** Start of Source material **

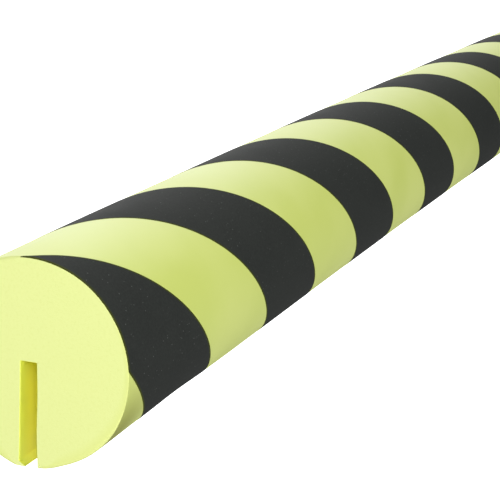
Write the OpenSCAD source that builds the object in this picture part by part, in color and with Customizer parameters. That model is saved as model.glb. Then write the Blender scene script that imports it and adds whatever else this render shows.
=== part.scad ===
// Round foam guard that is pushed over the edge of a panel or shelf.
// The foam is one long moulding with a slot up to the middle of its round section.
// Black warning bands are printed on the round surface and wind along it as a helix.
// The guard lies along Y and its slot opens down. The origin is half way along,
// on the axis of the round, where the edge of the panel seats.
// All sizes are in millimetres and all angles in degrees.

/* [Foam round] */
// Outside diameter of the foam
guard_d = 60; // [44:1:90]
// Length of the guard
guard_l = 1000; // [300:10:2000]

/* [Panel slot] */
// Width of the slot at the seat for the panel's edge
seat_w = 5; // [3:0.5:8]
// How much each wall of the slot leans away from the panel, from the seat to the mouth
wall_lean_w = 0.5; // [0.1:0.1:1.5]
// Depth of the slot, up from the lowest point of the round
slot_depth = 30; // [15:1:34]
// Radius of the two inner corners beside the seat
seat_corner_r = 0.3; // [0.2:0.1:1.2]

/* [Slot lips] */
// Radius on the plain lip, between the slot and the round surface
lip_round_r = 0.5; // [0.3:0.1:3]
// How far the thin lip on the other side reaches into the mouth
lip_reach = 1.8; // [0.5:0.1:3]
// Thickness of the thin lip where it leaves the wall of the slot
lip_root_t = 0.9; // [0.6:0.1:3]
// Thickness of the thin lip at its free edge
lip_edge_t = 0.3; // [0.1:0.05:0.5]

/* [Printed bands] */
// Thickness of the black print on the foam
print_t = 0.3; // [0.2:0.05:1]
// Angle of the bands to a ring around the foam
band_angle = 45; // [25:1:60]
// Number of black bands that a ring around the foam crosses
band_starts = 2; // [1:1:4]
// Share of the round surface that is black
black_share = 0.5; // [0.2:0.05:0.8]
// Where the first black band ends along the top, from the near end
first_band_end = 2; // [0:1:60]
// Bare foam between the middle of the mouth and the print, along the surface
bare_by_mouth = 6; // [6:0.5:20]

/* [Hidden] */

$fn = 144;
// How far a cutting shape runs past what it cuts
overrun = 1;
// How far a small radius runs into the surfaces that it rounds, for a clean edge there
bite = 0.01;
// Longest turn of one straight piece of a band's edge
band_step = 8;
foam_colour = "#e6f29a";
print_colour = "#333533";

guard_r = guard_d / 2;
print_r = guard_r + print_t;
seat_z = slot_depth - guard_r;

// Directions on the right wall of the slot, seen from the near end
wall_lean = atan(wall_lean_w / slot_depth);
wall_down = [sin(wall_lean), -cos(wall_lean)];
into_foam = [cos(wall_lean), sin(wall_lean)];
seat_edge = [seat_w / 2, seat_z];
mouth_out = seat_edge + (slot_depth + overrun) * wall_down;

// Distance from a start point, along a unit direction, to a circle around the origin
function reach(start, direction, radius) =
    let (along = start * direction)
    sqrt(along * along - start * start + radius * radius) - along;

// The radius beside the seat touches the seat and the wall
seat_corner = [
    seat_edge.x - seat_corner_r * (1 - sin(wall_lean)) / cos(wall_lean),
    seat_z - seat_corner_r
];

// The radius on the plain lip touches the wall and the round
mouth_edge = seat_edge + reach(seat_edge, wall_down, guard_r) * wall_down;
lip_line = seat_edge + lip_round_r * into_foam;
lip_centre = lip_line + reach(lip_line, wall_down, guard_r - lip_round_r) * wall_down;

// The thin lip leaves the wall above the mouth and ends in a narrow upright edge
thin_root = mouth_edge - lip_root_t * wall_down;
thin_edge_x = mouth_edge.x - lip_reach;
thin_edge_z = lip_edge_t - sqrt(guard_r * guard_r - thin_edge_x * thin_edge_x);

// The bands close on themselves around the foam, so a turn advances whole pitches
turn_advance = PI * guard_d * tan(band_angle);
band_pitch = turn_advance / band_starts;
band_len = black_share * band_pitch;
print_half_turn = 180 - bare_by_mouth / guard_r * 180 / PI;
half_advance = turn_advance * print_half_turn / 360;
near_end = -guard_l / 2;
first_band = floor(-(first_band_end + half_advance) / band_pitch) + 1;
last_band = ceil((guard_l + half_advance + band_len - first_band_end) / band_pitch) - 1;

// What a corner has outside its radius. The two unit directions point from the centre
// of the radius to the two surfaces that it touches.
module outside_radius(centre, radius, toward_a, toward_b) {
    side = radius + overrun;
    difference() {
        polygon([
            centre,
            centre + side * toward_a,
            centre + side * (toward_a + toward_b) / (1 + toward_a * toward_b),
            centre + side * toward_b
        ]);
        translate(centre) circle(radius + bite);
    }
}

// What the slot takes out of the round section
module slot_section() {
    difference() {
        polygon([
            seat_edge, mouth_out,
            [-mouth_out.x, mouth_out.y], [-seat_edge.x, seat_edge.y]
        ]);
        for (side = [0, 1]) mirror([side, 0])
            outside_radius(seat_corner, seat_corner_r, [0, 1], into_foam);
        mirror([1, 0]) polygon([
            thin_root,
            [thin_edge_x, thin_edge_z],
            [thin_edge_x, mouth_out.y - overrun],
            [mouth_out.x + overrun, mouth_out.y - overrun],
            [mouth_out.x + overrun, thin_root.y]
        ]);
    }
}

module foam_section() {
    difference() {
        circle(guard_r);
        slot_section();
        outside_radius(lip_centre, lip_round_r, -into_foam, lip_centre / norm(lip_centre));
    }
}

// The foam moulding, cut square at both ends
module foam_profile() {
    color(foam_colour) rotate([90, 0, 0]) linear_extrude(guard_l, center = true) foam_section();
}

// Tube that holds all the print: it starts on the foam and ends with it
module print_tube() {
    rotate([90, 0, 0]) linear_extrude(guard_l, center = true) difference() {
        circle(print_r);
        circle(guard_r);
    }
}

// One band's ribbon, from one side of the mouth over the top to the other side.
// It runs a little inside and outside the print, and top_y is where it starts on the top line.
module band_ribbon(top_y) {
    steps = ceil(2 * print_half_turn / band_step);
    corners = [
        [guard_r - overrun, 0], [print_r + overrun, 0],
        [print_r + overrun, band_len], [guard_r - overrun, band_len]
    ];
    points = [
        for (i = [0:steps]) let (turn = print_half_turn * (2 * i / steps - 1))
        for (c = corners) [c[0] * sin(turn), top_y + turn_advance * turn / 360 + c[1], c[0] * cos(turn)]
    ];
    sides = [
        for (i = [0:steps - 1]) for (j = [0:3]) let (k = (j + 1) % 4)
        [4 * i + j, 4 * i + k, 4 * i + 4 + k, 4 * i + 4 + j]
    ];
    polyhedron(points, concat([[3, 2, 1, 0]], sides, [[for (j = [0:3]) 4 * steps + j]]));
}

// The black print, one band after another along the foam
module black_bands() {
    color(print_colour) for (i = [first_band:last_band]) intersection() {
        print_tube();
        band_ribbon(near_end + first_band_end - band_len + i * band_pitch);
    }
}

foam_profile();
black_bands();
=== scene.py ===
import math

import bpy
import numpy as np
from mathutils import Matrix, Vector


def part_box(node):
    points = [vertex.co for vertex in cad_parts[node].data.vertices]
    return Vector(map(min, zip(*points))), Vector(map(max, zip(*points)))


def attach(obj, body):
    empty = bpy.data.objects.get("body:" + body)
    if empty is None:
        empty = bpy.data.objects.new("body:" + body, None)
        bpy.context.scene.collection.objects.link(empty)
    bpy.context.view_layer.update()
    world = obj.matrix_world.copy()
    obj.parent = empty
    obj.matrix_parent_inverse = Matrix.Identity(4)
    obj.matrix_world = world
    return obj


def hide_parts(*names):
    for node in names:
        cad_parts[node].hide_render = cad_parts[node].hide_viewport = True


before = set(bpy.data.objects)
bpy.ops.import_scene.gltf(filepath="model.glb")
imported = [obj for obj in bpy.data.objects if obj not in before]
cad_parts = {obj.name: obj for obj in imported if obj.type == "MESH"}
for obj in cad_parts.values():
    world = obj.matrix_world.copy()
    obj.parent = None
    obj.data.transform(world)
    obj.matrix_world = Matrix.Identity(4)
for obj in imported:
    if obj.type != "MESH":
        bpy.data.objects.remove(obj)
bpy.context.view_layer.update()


# Foam moulding
# The guard's body is one round moulding of soft yellow-green foam with a closed skin, cut square
# by a knife at both ends. The slot below, with its two lips, holds it on the edge of a panel.

MM = 0.001
foam_low, foam_high = (np.array(corner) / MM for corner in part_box("foam_profile"))
near_y, far_y = foam_low[1], foam_high[1]
foam_r = foam_high[2]

# The slot and its lips in millimetres: the thin lip is on the left, seen from the near end
seat_half = 2.5
seat_corner_r = 0.25
wall_lean = math.atan(0.5 / 30)
plain_lip_r = 0.8
thin_lip_x = -1.197
thin_lip_edge = 0.3
thin_lip_root = 1.8
lip_root_r = 0.25
lip_edge_r = 0.1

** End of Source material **

Written problem: Which lines hold the word "return"? Show each one.

Task solution:
    return Vector(map(min, zip(*points))), Vector(map(max, zip(*points)))
    return obj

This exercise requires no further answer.